On Monday, in the wake of a final dismissal of Shelby County’s long-running school litigation, there were cries of satisfaction from most of the parties who had taken part in the legal struggle. “Hallelujah!” Bartlett Mayor

Keith McDonald was quoted as saying — and perhaps he was entitled to such exultation. It was McDonald, after all, who had, early and often, carried the fight for municipal school independence on behalf of his and the five other suburbs — Germantown, Collierville, Arlington, Lakeland, and Millington.

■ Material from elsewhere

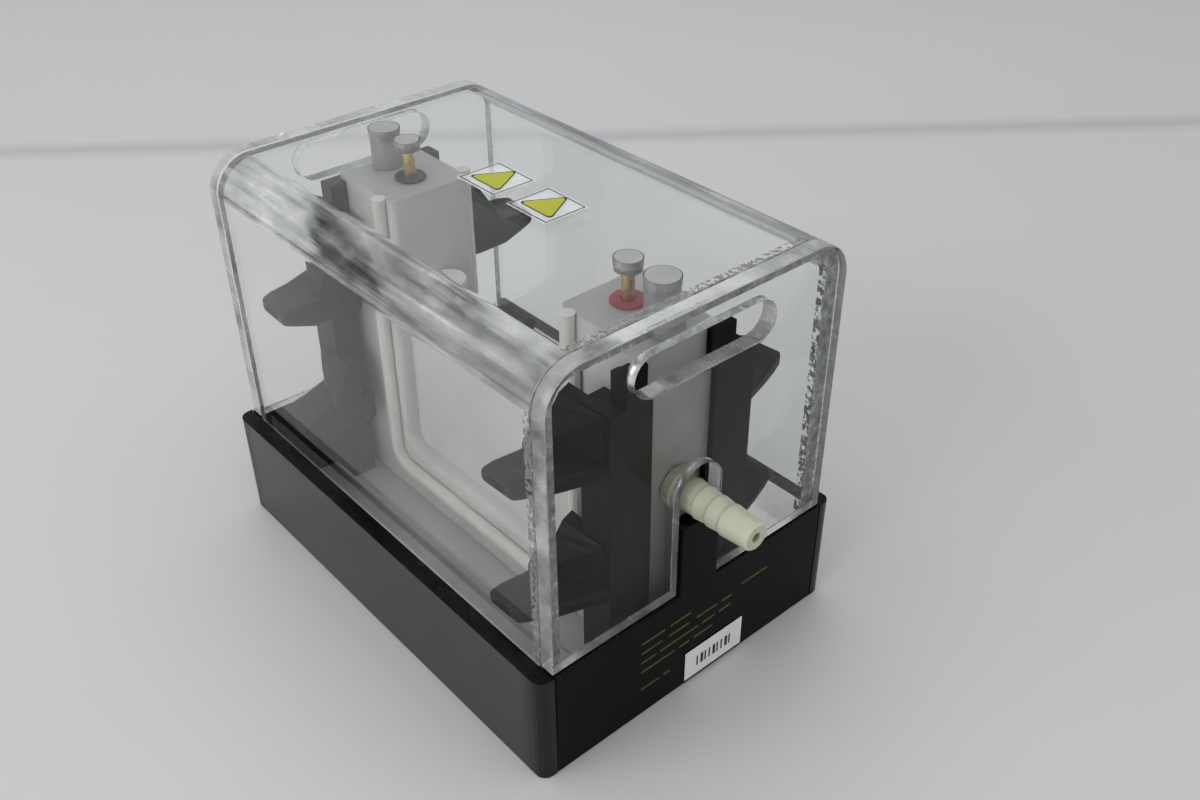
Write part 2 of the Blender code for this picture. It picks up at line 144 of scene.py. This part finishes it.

No doubt he was entitled to celebrate. McDonald was, after all, a “winner” in the sense that his efforts had paid off and Bartlett had finally gotten its legal divorce from the school system of Memphis, after a merger of Memphis City Schools (MCS) with Shelby County Schools that the suburbs clearly regarded as unwelcome. Perhaps it should also be counted as a plus for Bartlett, as for the other suburbs, that each of them gets to chart its own course educationally, though the jury will stay out on that one for some years. Shelby County Commissioner Mike Ritz, a Germantown resident and a sometime banker, has warned that the long-term tax burdens on the suburban municipalities are likely to be overwhelming. Time will tell.

It is unlikely that Sharon Goldsworthy, the outgoing mayor of Germantown, felt quite as exhilarated as McDonald. The terms of the final settlement stripped her city of three flagship schools — Germantown High School, Germantown Middle, and Germantown Elementary — though that outcome owed a great deal to her own reluctance to offer long-term guarantees for servicing the student majority — residents of unincorporated Shelby County — at those schools.

Others who might not be so delighted about how things turned out might — or should — include Martavius Jones and Tomeka Hart, the Memphis school board members who took the lead in forcing the surrender of the MCS charter, thereby bringing about a “merger” that could not last — as well as the reemergence of separate city and county school blocs that are more unwieldy than the ones they replaced. Even if Jones and Hart won’t say as much, any number of other well-intentioned citizens who supported the charter surrender in December 2010 have been heard to lament the impossibility of putting the toothpaste back in the tube.

What about the 21 blue-ribbon citizens, members of the ad hoc Transition Planning Commission, who labored so diligently back in 2011-12 to bring forth a model merger document that was as roundly ignored and as impractical in the long run as a Constitution for the Republic of Atlantis? They surely can’t be celebrating.

A case can be made that the city of Memphis, by climbing out of a $58 million annual maintenance-of-effort obligation to the now defunct MCS, has come out a winner — as if any monetary gain could make much of a dent in the somewhat dire circumstances of city finances. And Memphis taxpayers, as citizens of Shelby County, will still have to shoulder the burden of that MOE.

Still, it’s over, and maybe in the long run it will all work out — though at the moment that seems to be a pretty hard sell.